Got wee ones? They'll love the Celebrity Breakdown Museum's Sean Preston Room, where children five-and-under can watch videos that teach valuable life lessons about being raised by a troubled celebrity. There's the health conscious "My bones are growing," which encourages children to ask for milk if they're offered Midori; "Pets are fun when they're fed," where kids learn how to feed the 100 tiny dogs their parents buy and then ignore; and the fun number song, "Count to Five, Then Start CPR Again."

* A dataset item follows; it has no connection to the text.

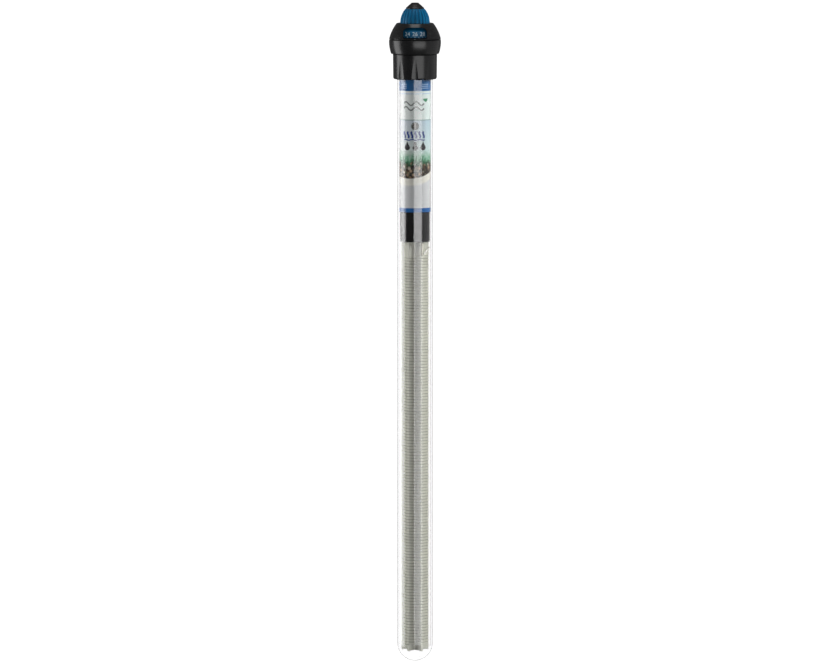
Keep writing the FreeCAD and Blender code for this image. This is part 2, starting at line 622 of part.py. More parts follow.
def lead_passages(z0, z1):
    """Cutters for the winding's two leads: one at the rim, one on the axis."""
    return [cyl(0.6, z0, z1, *START), cyl(0.6, z0, z1)]


def shield_sleeve():
    """Black sleeve between thermostat and element."""
    return ring(SLEEVE_R, SLEEVE_R - SLEEVE_WALL, SLEEVE_FOOT, SLEEVE_TOP)


def heat_shield():
    """Mica disc that keeps the element's heat from the thermostat."""
    disc = cyl(SLEEVE_R - SLEEVE_WALL - 0.05, BOARD_FOOT - 1.25, BOARD_FOOT - 0.05)
    return disc.cut(lead_passages(-120, -100))


def core_cap():
    """Ceramic cap that holds the core's top in the sleeve."""
    cap = cyl(SLEEVE_R - SLEEVE_WALL - 0.05, CORE_TOP + 0.05, CORE_TOP + 2.6)
    return cap.cut(lead_passages(-120, -100))


def rib_tips(r, valley_r=None):
    """Outline of the core: each rib's flat tip, then the valley. Without valleys, its hull."""
    points = []
    for k in range(CORE_RIBS):
        rib = LEAD_SPOT_DEG + 360.0 / CORE_RIBS * k
        points += [polar(r, rib - RIB_HALF_DEG, 0)[:2], polar(r, rib + RIB_HALF_DEG, 0)[:2]]
        if valley_r:
            points.append(polar(valley_r, rib + 180.0 / CORE_RIBS, 0)[:2])
    return points


def ceramic_core():
    """Six-ribbed ceramic rod with a bore for the return lead. Its foot is hollowed to a cone."""
    star = prism(rib_tips(CORE_R, VALLEY_R), CORE_FOOT, CORE_TOP)
    slope = CORE_RECESS / (CORE_R - VALLEY_R)
    reach = CORE_R - 0.9
    cone = Part.makeCone(reach, 0, reach * slope, V(0, 0, CORE_FOOT), V(0, 0, 1))
    bore = cyl(CORE_BORE_R, CORE_FOOT - 1, CORE_TOP + 1)
    groove = cyl(WIRE_LEAD_R + 0.05, WIND_TOP - 1.0, CORE_TOP + 1, *START)
    return star.cut([cone, bore, groove])


def heating_wire():
    """The winding from rib to rib, as one thin sleeve over the ribs' tips."""
    outer = prism(rib_tips(CORE_R + 0.03 + WIND_T), WIND_FOOT, WIND_TOP)
    return outer.cut(prism(rib_tips(CORE_R + 0.03), WIND_FOOT - 1, WIND_TOP + 1))


def start_lead():
    """Lead from the board's face to the winding's first turn, let into a rib's tip."""
    x, y = START
    return polyline(WIRE_LEAD_R, [
        (x, BOARD_Y - TOUCH, -98.0),
        (x, y + 4.0, -98.0),
        (x, y, -103.0),
        (x, y, WIND_TOP - 0.8),
    ])


def lead_sleeve():
    """White glass-fibre sleeve on the spliced tail beside the first turn."""
    return rod(0.55, polar(10.45, 78.0, -122.3), polar(10.8, 34.0, -126.6))


def return_lead():
    """Lead up the core's bore, from the winding's last turn to the board."""
    return cyl(0.55, CORE_FOOT + 3.0, BOARD_FOOT - 0.1)


# ---- export ----------------------------------------------------------------------------------
MAKERS = (
    glass_tube, union_nut, slip_ring, tube_gasket, head_body, lead_potting, cable_grommet,
    dome_cover, dial_knob, spindle_cap, spindle, seal_ring, seal_keeper, spindle_clip,
    detent_spring, carrier_board, board_rivets, bush_bracket, threaded_bush, adjusting_screw,
    lever_bracket, pivot_pin, set_lever, return_spring, bimetal_strip, strip_rivets,
    moving_contact, fixed_bracket, fixed_contact, snap_magnet, pilot_lamp, lamp_clip,
    lamp_resistor, capacitor, thermal_fuse, terminals, top_spider, supply_leads, label_film,
    shield_sleeve, heat_shield, core_cap, ceramic_core, heating_wire, start_lead, lead_sleeve,
    return_lead,
)

os.makedirs("parts", exist_ok=True)
for maker in MAKERS:
    shape = maker()
    volume = sum(s.Volume for s in shape.Solids)
    sound = all(s.isValid() and s.Volume > 0 for s in shape.Solids)
    verdict = "valid" if sound else "NOT VALID"
    print(f"{maker.__name__}: {len(shape.Solids)} solid(s), {volume:.1f} mm3, {verdict}")
    shape.exportStep(f"parts/{maker.__name__}.step")
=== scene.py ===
"""Submersible aquarium heater: the visible model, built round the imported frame.

Shapes are worked out in millimetres, in the frame's own axes (+Z up the tube, -Y to the front),
and scaled to metres when they become meshes.
"""

import math

import bmesh
import bpy
from mathutils import Matrix, Vector


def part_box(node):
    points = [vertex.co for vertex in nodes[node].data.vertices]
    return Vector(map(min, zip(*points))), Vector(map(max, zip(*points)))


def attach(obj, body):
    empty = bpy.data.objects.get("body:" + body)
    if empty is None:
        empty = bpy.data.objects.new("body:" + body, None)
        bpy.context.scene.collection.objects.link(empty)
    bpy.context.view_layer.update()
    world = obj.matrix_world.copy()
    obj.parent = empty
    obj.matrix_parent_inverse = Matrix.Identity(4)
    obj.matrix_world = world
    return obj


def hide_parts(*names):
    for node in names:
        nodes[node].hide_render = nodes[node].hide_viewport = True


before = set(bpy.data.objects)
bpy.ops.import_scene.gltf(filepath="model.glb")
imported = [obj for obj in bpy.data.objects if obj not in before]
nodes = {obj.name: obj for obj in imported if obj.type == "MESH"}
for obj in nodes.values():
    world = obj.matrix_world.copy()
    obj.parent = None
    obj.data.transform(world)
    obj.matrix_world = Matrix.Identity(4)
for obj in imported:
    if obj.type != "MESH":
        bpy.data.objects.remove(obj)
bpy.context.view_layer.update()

MM = 0.001
TAU = 2 * math.pi


def span(node):
    """Radius, foot and top of a CAD node that is round about Z, in millimetres."""
    low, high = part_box(node)
    return high[0] / MM, low[2] / MM, high[2] / MM


# ---- sizes, from the frame -------------------------------------------------------------------
NECK_R, GLASS_FOOT, GLASS_TOP = span("glass_tube")
GLASS_R, GLASS_WALL = 13.0, 1.5
NUT_TOP, NUT_TOP_R, NUT_FOOT_R = span("union_nut")[2], 16.0, 15.8
HEAD_R, HEAD_FOOT, HEAD_TOP = span("head_body")[0], 18.3, 28.5
GLAND_Z, GLAND_R, GLAND_END = 23.5, 4.7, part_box("head_body")[1][1] / MM
DOME_FOOT, DOME_TOP, DOME_R = 28.9, span("dome_cover")[2], 18.75
DIAL_R, DIAL_FOOT, KNOB_TOP = span("dial_knob")
DIAL_TOP, KNOB_R, KNOB_BEND, KNOB_TOP_R = 35.3, 10.75, 40.8, 7.0
CAP_FOOT_R, CAP_FOOT, CAP_TOP = span("spindle_cap")[0], 51.0, span("spindle_cap")[2]
FILM_R, FILM_FOOT, FILM_TOP = span("label_film")
LAMP_Z, LAMP_HOLE_R = span("pilot_lamp")[2] - 5.6, 2.1
SLEEVE_R, SLEEVE_FOOT, SLEEVE_TOP = span("shield_sleeve")
CORE_FOOT, CORE_TOP = span("ceramic_core")[1:]
CORE_R, VALLEY_R, CORE_RIBS, RIB_HALF_DEG, FIRST_RIB_DEG = 10.0, 5.2, 6, 4.6, 30.0
WIND_FOOT, WIND_TOP = span("heating_wire")[1:]
FIRST_TURN_Z = WIND_TOP - 0.3
WIND_PITCH, WIRE_R, NOTCH_DEPTH, NOTCH_HALF = 2.15, 0.15, 0.5, 0.55  # thin wire, drawn as it shows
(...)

The capstone of the museum experience will be the hourly performance of Ladies of L.A., a musical show highlighting favorite Hollywood ladies from Judy Garland to Jamie Lynn Spears. Brilliantly recreated by a cast of recent musical theater graduates, the show will feature such numbers as Naomi Campbell's "My Phone Was the Only Thing I Could Throw" to Elizabeth Taylor's "Diamonds Are Forever, Drugs Are for Tonight." During the show, one very special young lady will be selected from the audience and given the "star treatment" --a pregnancy belly and a bottle of Grey Goose--to represent the upcoming generation of girls who will have their fat and mental health chewed up by the Hollywood machine.

Of course, no museum visit is complete without a trip to the gift shop. On your way out, make sure to grab a copy of Paris Hilton's book (on deep, deep discount), an official 2009 US Weekly "Then and Now" calendar comparing celebrities' sexy past looks to their current unhealthy images, or a pair of official Amy Winehouse pre-bloodied ballet flats. And don't forget to grab a half-price coupon for your next visit...because you never know when a new celebrity will be added to the museum.